Quali sviluppi potrà avere questo conflitto nello scacchiere geopolitico, e di quell’area in particolare, è difficile dirlo. Viene da pensare che, visto l’imminente avvio, almeno fino a prova contraria, delle trattative tra Russia e Ucraina, sponsorizzate da Donald Trump, più di tanto il conflitto georgiano non potrà allargarsi – anche se resta la preoccupazione del 29 dicembre, quando la presidente uscente dovrà cedere il posto al nuovo arrivato, passaggio che, come detto, non ha alcuna intenzione di mettere in atto.

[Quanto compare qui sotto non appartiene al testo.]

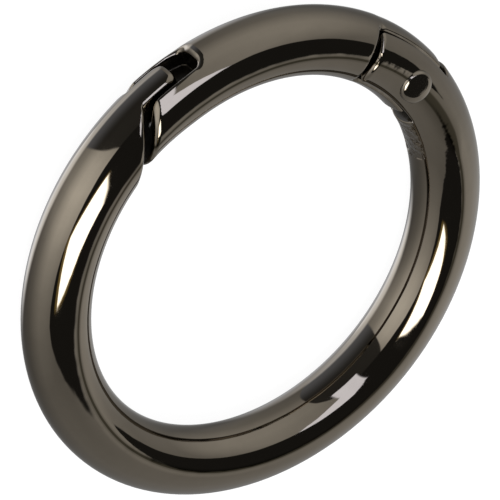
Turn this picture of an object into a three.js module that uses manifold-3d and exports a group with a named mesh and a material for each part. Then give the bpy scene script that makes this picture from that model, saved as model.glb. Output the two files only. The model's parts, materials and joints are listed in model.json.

Mentre in Georgia è in corso questo braccio di ferro, ci sono ulteriori sviluppi della situazione politica rumena (vedi qui), determinata dall’incredibile cancellazione da parte della Corte costituzionale del risultato del primo turno delle presidenziali del 24 novembre, che avevano visto prevalere il filorusso di estrema destra Calin Georgescu, e del conseguente ballottaggio dell’8 dicembre. A questa clamorosa decisione, potrebbe far seguito un’esclusione dalla nuova consultazione elettorale del candidato in questione. Ipotesi resa più probabile dopo l’episodio di una settimana fa, quando la polizia ha arrestato Horatiu Potra, un ex mercenario romeno, già membro della Legione straniera e attivo in Africa, oltre che ovviamente filorusso. L’uomo si stava dirigendo a Bucarest, con un gruppo di uomini armati, probabilmente al fine di partecipare alle proteste organizzate da Georgescu, i cui guardaspalle sono proprio gli uomini del mercenario. A conferma del legame tra i due, è arrivata una foto che ritrae il candidato alla presidenza della Repubblica in compagnia di Potra. Le foto sono di qualche anno fa, ma che tra i due ci sia un legame anche oggi è fuori discussione. Un’“amicizia” che comporterà l’esclusione di Georgescu dalla competizione elettorale, con inevitabili quanto preoccupanti proteste di piazza a fronte della vittoria pressoché certa di un candidato europeista.